- _Data segment_:
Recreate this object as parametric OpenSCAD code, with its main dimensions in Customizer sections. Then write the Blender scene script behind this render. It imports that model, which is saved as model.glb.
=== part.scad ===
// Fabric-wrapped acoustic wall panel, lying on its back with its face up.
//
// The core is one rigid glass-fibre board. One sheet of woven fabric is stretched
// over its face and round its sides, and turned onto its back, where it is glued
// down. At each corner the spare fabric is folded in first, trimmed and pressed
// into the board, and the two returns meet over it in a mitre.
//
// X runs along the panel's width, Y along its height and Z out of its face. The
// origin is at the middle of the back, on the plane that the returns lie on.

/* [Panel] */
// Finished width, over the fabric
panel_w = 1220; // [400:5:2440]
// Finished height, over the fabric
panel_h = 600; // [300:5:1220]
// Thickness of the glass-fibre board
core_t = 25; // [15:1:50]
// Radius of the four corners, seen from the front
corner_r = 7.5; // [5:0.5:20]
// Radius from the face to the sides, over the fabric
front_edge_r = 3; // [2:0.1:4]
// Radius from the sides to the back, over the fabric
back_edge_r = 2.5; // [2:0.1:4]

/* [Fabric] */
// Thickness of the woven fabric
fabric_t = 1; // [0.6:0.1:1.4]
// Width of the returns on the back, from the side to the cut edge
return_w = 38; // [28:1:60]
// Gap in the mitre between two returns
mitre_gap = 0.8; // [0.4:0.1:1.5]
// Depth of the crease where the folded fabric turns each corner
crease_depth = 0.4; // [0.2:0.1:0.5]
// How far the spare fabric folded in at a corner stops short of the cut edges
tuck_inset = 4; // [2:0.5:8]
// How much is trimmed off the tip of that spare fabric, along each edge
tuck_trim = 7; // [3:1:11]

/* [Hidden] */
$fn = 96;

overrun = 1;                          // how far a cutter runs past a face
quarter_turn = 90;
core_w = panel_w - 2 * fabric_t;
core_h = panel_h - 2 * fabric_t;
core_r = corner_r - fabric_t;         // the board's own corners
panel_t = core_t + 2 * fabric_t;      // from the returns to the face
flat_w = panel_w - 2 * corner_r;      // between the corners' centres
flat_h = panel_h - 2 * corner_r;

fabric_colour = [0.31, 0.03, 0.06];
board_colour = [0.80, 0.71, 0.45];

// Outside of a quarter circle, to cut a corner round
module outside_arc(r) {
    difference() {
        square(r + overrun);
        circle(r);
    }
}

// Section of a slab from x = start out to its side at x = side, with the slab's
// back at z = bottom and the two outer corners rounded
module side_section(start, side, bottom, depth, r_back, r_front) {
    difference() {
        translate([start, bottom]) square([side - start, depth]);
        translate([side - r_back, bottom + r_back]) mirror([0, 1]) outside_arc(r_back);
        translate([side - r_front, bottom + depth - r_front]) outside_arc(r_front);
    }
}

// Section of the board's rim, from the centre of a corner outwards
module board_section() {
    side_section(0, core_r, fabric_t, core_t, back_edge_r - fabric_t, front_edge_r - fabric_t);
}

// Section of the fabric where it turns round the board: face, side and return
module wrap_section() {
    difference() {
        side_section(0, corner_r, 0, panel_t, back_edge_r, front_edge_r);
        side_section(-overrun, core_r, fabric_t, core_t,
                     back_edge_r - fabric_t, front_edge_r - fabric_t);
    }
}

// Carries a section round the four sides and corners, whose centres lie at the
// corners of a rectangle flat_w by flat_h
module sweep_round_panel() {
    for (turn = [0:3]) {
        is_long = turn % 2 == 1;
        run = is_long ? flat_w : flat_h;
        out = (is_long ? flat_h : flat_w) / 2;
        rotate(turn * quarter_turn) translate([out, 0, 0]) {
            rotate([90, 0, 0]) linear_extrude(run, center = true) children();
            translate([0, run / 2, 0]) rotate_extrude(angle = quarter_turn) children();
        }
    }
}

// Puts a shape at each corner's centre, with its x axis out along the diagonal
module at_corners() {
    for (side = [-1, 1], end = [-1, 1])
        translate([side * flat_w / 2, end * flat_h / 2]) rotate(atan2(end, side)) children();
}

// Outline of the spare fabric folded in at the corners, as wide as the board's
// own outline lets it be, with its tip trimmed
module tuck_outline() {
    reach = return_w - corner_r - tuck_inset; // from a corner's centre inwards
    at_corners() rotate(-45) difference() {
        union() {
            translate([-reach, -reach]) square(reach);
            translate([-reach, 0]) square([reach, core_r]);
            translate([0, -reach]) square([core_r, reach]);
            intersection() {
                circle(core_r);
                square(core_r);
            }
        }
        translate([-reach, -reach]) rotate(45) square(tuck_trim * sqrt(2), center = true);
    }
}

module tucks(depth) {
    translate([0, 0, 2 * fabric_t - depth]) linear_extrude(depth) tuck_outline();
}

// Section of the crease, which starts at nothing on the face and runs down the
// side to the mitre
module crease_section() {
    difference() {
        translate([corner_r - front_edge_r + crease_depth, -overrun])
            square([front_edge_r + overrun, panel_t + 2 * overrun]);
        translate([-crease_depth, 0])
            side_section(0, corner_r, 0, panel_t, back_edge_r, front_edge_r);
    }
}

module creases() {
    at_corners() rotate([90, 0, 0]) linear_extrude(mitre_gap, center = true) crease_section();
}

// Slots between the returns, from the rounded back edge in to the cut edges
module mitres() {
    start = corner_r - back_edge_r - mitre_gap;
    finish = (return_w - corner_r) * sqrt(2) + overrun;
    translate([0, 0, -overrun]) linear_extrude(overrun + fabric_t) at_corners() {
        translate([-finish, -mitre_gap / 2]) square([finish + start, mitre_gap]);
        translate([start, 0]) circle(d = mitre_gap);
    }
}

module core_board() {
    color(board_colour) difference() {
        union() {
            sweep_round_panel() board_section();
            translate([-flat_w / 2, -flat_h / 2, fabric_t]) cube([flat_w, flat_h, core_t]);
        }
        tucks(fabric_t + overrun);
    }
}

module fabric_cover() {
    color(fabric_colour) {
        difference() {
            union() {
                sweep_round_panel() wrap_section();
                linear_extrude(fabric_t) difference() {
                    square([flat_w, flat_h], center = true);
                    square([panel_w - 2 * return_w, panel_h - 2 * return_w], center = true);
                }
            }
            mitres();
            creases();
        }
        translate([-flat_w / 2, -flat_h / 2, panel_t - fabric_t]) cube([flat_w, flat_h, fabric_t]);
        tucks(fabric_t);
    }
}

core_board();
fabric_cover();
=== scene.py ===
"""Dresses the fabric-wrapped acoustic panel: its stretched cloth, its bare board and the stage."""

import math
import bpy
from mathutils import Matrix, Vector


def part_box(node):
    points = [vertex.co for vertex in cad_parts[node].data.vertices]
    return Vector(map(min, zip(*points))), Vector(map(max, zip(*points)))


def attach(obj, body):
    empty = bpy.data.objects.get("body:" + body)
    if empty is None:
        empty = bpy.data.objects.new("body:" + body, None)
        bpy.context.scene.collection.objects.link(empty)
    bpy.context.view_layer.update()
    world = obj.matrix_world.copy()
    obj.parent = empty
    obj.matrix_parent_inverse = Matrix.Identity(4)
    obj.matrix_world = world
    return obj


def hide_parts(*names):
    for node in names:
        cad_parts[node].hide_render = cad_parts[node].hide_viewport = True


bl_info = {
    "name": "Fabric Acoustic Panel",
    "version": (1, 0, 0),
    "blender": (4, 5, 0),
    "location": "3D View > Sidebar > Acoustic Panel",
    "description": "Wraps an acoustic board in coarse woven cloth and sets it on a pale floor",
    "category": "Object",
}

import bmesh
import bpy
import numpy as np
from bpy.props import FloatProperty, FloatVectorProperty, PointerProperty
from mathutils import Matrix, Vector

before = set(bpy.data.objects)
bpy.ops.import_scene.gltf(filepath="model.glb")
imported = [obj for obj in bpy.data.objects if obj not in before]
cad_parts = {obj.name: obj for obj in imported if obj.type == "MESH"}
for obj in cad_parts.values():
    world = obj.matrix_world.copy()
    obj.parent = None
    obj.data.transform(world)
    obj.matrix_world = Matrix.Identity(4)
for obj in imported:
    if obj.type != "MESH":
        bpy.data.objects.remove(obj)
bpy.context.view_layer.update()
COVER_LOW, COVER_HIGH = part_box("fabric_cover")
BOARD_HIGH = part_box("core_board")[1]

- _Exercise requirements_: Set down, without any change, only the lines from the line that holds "zip(*points))), Vector(map(max, zip(*points)))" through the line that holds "cad_parts[node].hide_render = cad_parts[node].hide_viewport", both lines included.

- _Answer to this exercise_:
    return Vector(map(min, zip(*points))), Vector(map(max, zip(*points)))


def attach(obj, body):
    empty = bpy.data.objects.get("body:" + body)
    if empty is None:
        empty = bpy.data.objects.new("body:" + body, None)
        bpy.context.scene.collection.objects.link(empty)
    bpy.context.view_layer.update()
    world = obj.matrix_world.copy()
    obj.parent = empty
    obj.matrix_parent_inverse = Matrix.Identity(4)
    obj.matrix_world = world
    return obj


def hide_parts(*names):
    for node in names:
        cad_parts[node].hide_render = cad_parts[node].hide_viewport = True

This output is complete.